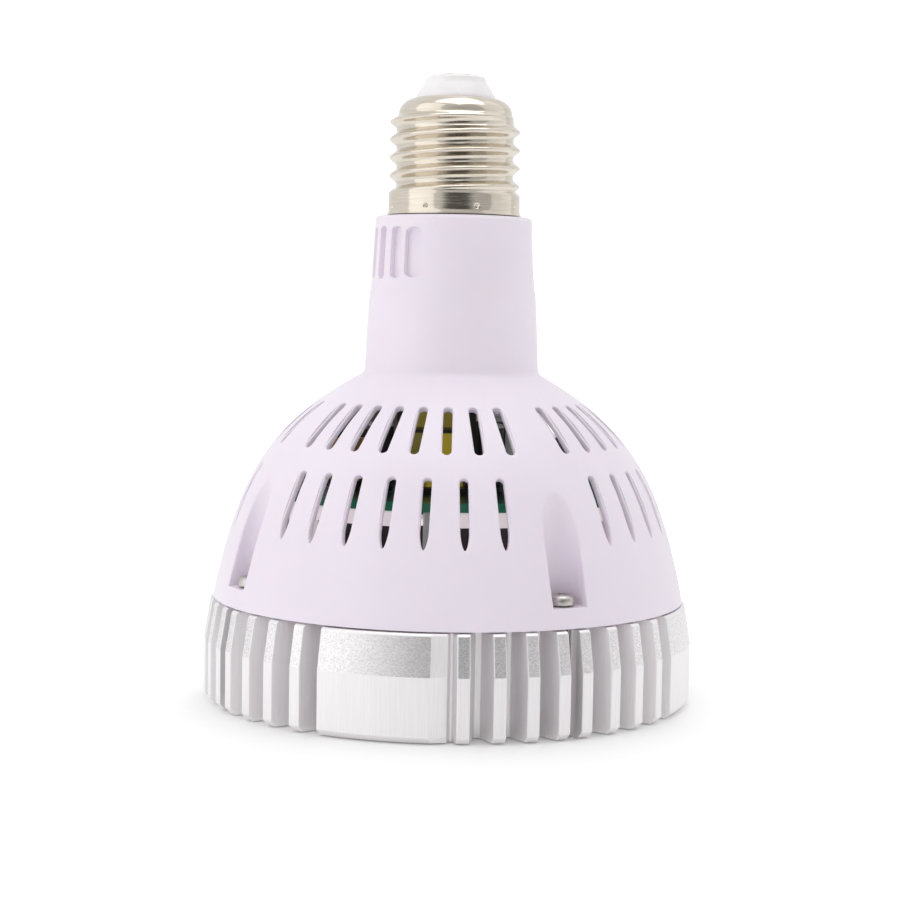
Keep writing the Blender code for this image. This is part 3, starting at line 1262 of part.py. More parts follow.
def build_small_driver_parts():
    outline = rounded_rectangle(FILM_WIDTH, FILM_DEPTH, BOX_CORNER)
    place_at = (FILM_X, FILM_Y, PART_FOOT)
    finish(prism("film_capacitor", outline, 0.0, FILM_HEIGHT, place_at), FILM_GREY)
    outline = rounded_rectangle(BRIDGE_WIDTH, BRIDGE_DEPTH, BOX_CORNER)
    place_at = (BRIDGE_X, BRIDGE_Y, PART_FOOT)
    finish(prism("bridge_rectifier", outline, 0.0, BRIDGE_HEIGHT, place_at), BLACK_PLASTIC)

    choke_at = (CHOKE_X, CHOKE_Y, PART_FOOT)
    outline = (
        (0.0, CHOKE_HEIGHT),
        (CHOKE_RADIUS, CHOKE_HEIGHT),
        (CHOKE_RADIUS, CHOKE_HEIGHT - CHOKE_FLANGE),
        (CHOKE_WAIST_RADIUS, CHOKE_HEIGHT - CHOKE_FLANGE),
        (CHOKE_WAIST_RADIUS, CHOKE_FLANGE),
        (CHOKE_RADIUS, CHOKE_FLANGE),
        (CHOKE_RADIUS, 0.0),
        (0.0, 0.0),
    )
    finish(turned("choke_core", outline, CUP_SEGMENTS, choke_at), FERRITE)
    foot = CHOKE_FLANGE + GAP
    top = CHOKE_HEIGHT - CHOKE_FLANGE - GAP
    inner = CHOKE_WAIST_RADIUS + GAP
    outer = CHOKE_RADIUS - GAP
    outline = ((inner, foot), (inner, top), (outer, top), (outer, foot))
    finish(turned("choke_winding", outline, CUP_SEGMENTS, choke_at), COPPER)

    end = FUSE_LENGTH / 2
    neck = end - FUSE_CAP_LENGTH
    outline = (
        (0.0, end),
        (FUSE_RADIUS, end),
        (FUSE_RADIUS, neck),
        (FUSE_RADIUS - FUSE_CAP_STEP, neck),
        (FUSE_RADIUS - FUSE_CAP_STEP, -neck),
        (FUSE_RADIUS, -neck),
        (FUSE_RADIUS, -end),
        (0.0, -end),
    )
    fuse = turned("fuse", outline, SMALL_SEGMENTS, (FUSE_X, FUSE_Y, PART_FOOT + FUSE_RADIUS))
    fuse.rotation_euler.x = math.radians(QUARTER_TURN)
    finish(fuse, FUSE_BROWN)


# Leads


def smooth_route(points, spacing):
    """Points at about this spacing along a smooth curve through the route's own points."""
    knots = [Vector(point) for point in points]
    dense = []
    for index in range(len(knots) - 1):
        before = knots[max(index - 1, 0)]
        start = knots[index]
        end = knots[index + 1]
        after = knots[min(index + 2, len(knots) - 1)]
        reach = (end - start).length * HANDLE_SHARE
        handle_out = start + (end - before).normalized() * reach
        handle_in = end - (after - start).normalized() * reach
        steps = max(round((end - start).length / spacing), 1)
        dense += interpolate_bezier(start, handle_out, handle_in, end, steps + 1)[:-1]
    return dense + [knots[-1]]


def lead(name, points, radius, spacing, look):
    curve = bpy.data.curves.new(name, "CURVE")
    curve.dimensions = "3D"
    curve.bevel_depth = radius
    curve.bevel_resolution = LEAD_BEVEL_STEPS
    curve.use_fill_caps = True
    spline = curve.splines.new("POLY")
    route = smooth_route(points, spacing)
    spline.points.add(len(route) - 1)
    for target, point in zip(spline.points, route):
        target.co = (*point, 1.0)
    return finish(place(name, curve), look)


def build_leads():
    route = [Vector(point) * MM for point in CONTACT_LEAD_ROUTE]
    lead("contact_lead", route, LEAD_RADIUS, LEAD_SPACING, RED_SILICONE)
    route = [Vector(point) * MM for point in SHELL_LEAD_ROUTE]
    lead("shell_lead", route, LEAD_RADIUS, LEAD_SPACING, BLUE_SILICONE)
    top = polar(SLEEVE_AXIS_RADIUS, SLEEVE_AZIMUTH, BOARD_FOOT - GAP)
    foot = polar(SLEEVE_AXIS_RADIUS, SLEEVE_AZIMUTH, RECESS_DEPTH)
    lead("light_lead", (top, foot), SLEEVE_RADIUS, SLEEVE_SPACING, SLEEVE_GREY)
    at_fan = FAN_SIDE / 2 + GAP + LEAD_RADIUS
    low = Vector((at_fan, 0.0, FAN_FOOT + FAN_THICKNESS / 2))
    up = polar(SLEEVE_AXIS_RADIUS, FAN_LEAD_AZIMUTH, BOARD_FOOT - GAP)
    bend = Vector(((low.x + up.x) / 2, up.y / 2, low.z - LEAD_RADIUS))
    rise = Vector((up.x, up.y, (up.z + low.z) / 2))
    lead("fan_lead", (low, bend, rise, up), LEAD_RADIUS, LEAD_SPACING, RED_SILICONE)


def build_lamp():
    clear_scene()
    build_heatsink()
    build_housing()
    build_screw_shell()
    build_cap_insulator()
    build_centre_contact()
    build_screws()
    build_light_board()
    build_lens_plate()
    frame = build_fan_frame()
    build_fan_stator(frame)
    build_fan_rotor()
    build_fan_bracket()
    build_driver_board()
    build_transformer()
    build_capacitors()
    build_small_driver_parts()
    build_leads()


build_lamp()
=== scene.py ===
# %% [markdown]
# # A fan-cooled grow light bulb, dressed for a photograph
#
# The solids of the lamp come first, as a fixed frame. This file gives them their looks: finer
# pieces that stand where the plain solids stand, and a finish for every surface that shows.
# All sizes are in millimetres and are multiplied by MM, because Blender counts in metres.

import math

import bmesh
import bpy
from mathutils import Matrix, Vector
from mathutils.geometry import interpolate_bezier


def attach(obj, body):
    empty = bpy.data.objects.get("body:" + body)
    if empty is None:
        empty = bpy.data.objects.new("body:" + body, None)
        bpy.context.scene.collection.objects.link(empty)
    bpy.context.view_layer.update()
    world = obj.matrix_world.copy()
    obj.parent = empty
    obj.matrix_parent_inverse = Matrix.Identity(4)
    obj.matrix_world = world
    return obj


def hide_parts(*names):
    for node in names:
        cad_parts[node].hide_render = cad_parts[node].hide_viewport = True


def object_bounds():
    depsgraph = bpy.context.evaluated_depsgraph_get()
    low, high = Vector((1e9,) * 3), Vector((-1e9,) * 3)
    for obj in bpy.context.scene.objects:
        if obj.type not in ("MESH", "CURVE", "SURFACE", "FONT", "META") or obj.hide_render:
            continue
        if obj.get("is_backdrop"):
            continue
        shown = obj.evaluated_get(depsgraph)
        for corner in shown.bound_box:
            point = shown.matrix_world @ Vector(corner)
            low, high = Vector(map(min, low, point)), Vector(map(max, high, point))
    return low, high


MM = 0.001
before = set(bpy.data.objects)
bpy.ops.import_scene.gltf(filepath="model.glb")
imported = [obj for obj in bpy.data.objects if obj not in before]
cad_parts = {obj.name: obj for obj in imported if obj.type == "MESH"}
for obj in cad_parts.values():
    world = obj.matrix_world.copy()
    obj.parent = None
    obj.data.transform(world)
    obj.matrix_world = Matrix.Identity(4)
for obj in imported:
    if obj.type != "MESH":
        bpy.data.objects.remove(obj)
cad_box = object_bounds()
print("frame:", len(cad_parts), "solids")

# %% [markdown]
# ## A few habits of the hand
#
# Every operator works on what is selected, so each step starts from an empty selection.
# A round piece starts as a circle. The circle is extruded upward and scaled again and again,
# so it climbs along the outline of the piece like clay on a wheel. Then the last ring is
# either filled, for a solid, or merged with the first one, for a tube with a wall.


# %% Places, and what is selected
def polar(radius, azimuth, height=0.0):
    """A point round the lamp's axis: azimuth 0 is the camera's side."""
    angle = math.radians(azimuth)
    return Vector((radius * math.sin(angle), -radius * math.cos(angle), height)) * MM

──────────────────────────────

▶ **Instruction**:
Return the lines from the line with "build_cap_insulator()" through the line with "point = shown.matrix_world", inclusive, exactly as they stand, and nothing else.

▶ **Worked answer**:
    build_cap_insulator()
    build_centre_contact()
    build_screws()
    build_light_board()
    build_lens_plate()
    frame = build_fan_frame()
    build_fan_stator(frame)
    build_fan_rotor()
    build_fan_bracket()
    build_driver_board()
    build_transformer()
    build_capacitors()
    build_small_driver_parts()
    build_leads()


build_lamp()
=== scene.py ===
# %% [markdown]
# # A fan-cooled grow light bulb, dressed for a photograph
#
# The solids of the lamp come first, as a fixed frame. This file gives them their looks: finer
# pieces that stand where the plain solids stand, and a finish for every surface that shows.
# All sizes are in millimetres and are multiplied by MM, because Blender counts in metres.

import math

import bmesh
import bpy
from mathutils import Matrix, Vector
from mathutils.geometry import interpolate_bezier


def attach(obj, body):
    empty = bpy.data.objects.get("body:" + body)
    if empty is None:
        empty = bpy.data.objects.new("body:" + body, None)
        bpy.context.scene.collection.objects.link(empty)
    bpy.context.view_layer.update()
    world = obj.matrix_world.copy()
    obj.parent = empty
    obj.matrix_parent_inverse = Matrix.Identity(4)
    obj.matrix_world = world
    return obj


def hide_parts(*names):
    for node in names:
        cad_parts[node].hide_render = cad_parts[node].hide_viewport = True


def object_bounds():
    depsgraph = bpy.context.evaluated_depsgraph_get()
    low, high = Vector((1e9,) * 3), Vector((-1e9,) * 3)
    for obj in bpy.context.scene.objects:
        if obj.type not in ("MESH", "CURVE", "SURFACE", "FONT", "META") or obj.hide_render:
            continue
        if obj.get("is_backdrop"):
            continue
        shown = obj.evaluated_get(depsgraph)
        for corner in shown.bound_box:
            point = shown.matrix_world @ Vector(corner)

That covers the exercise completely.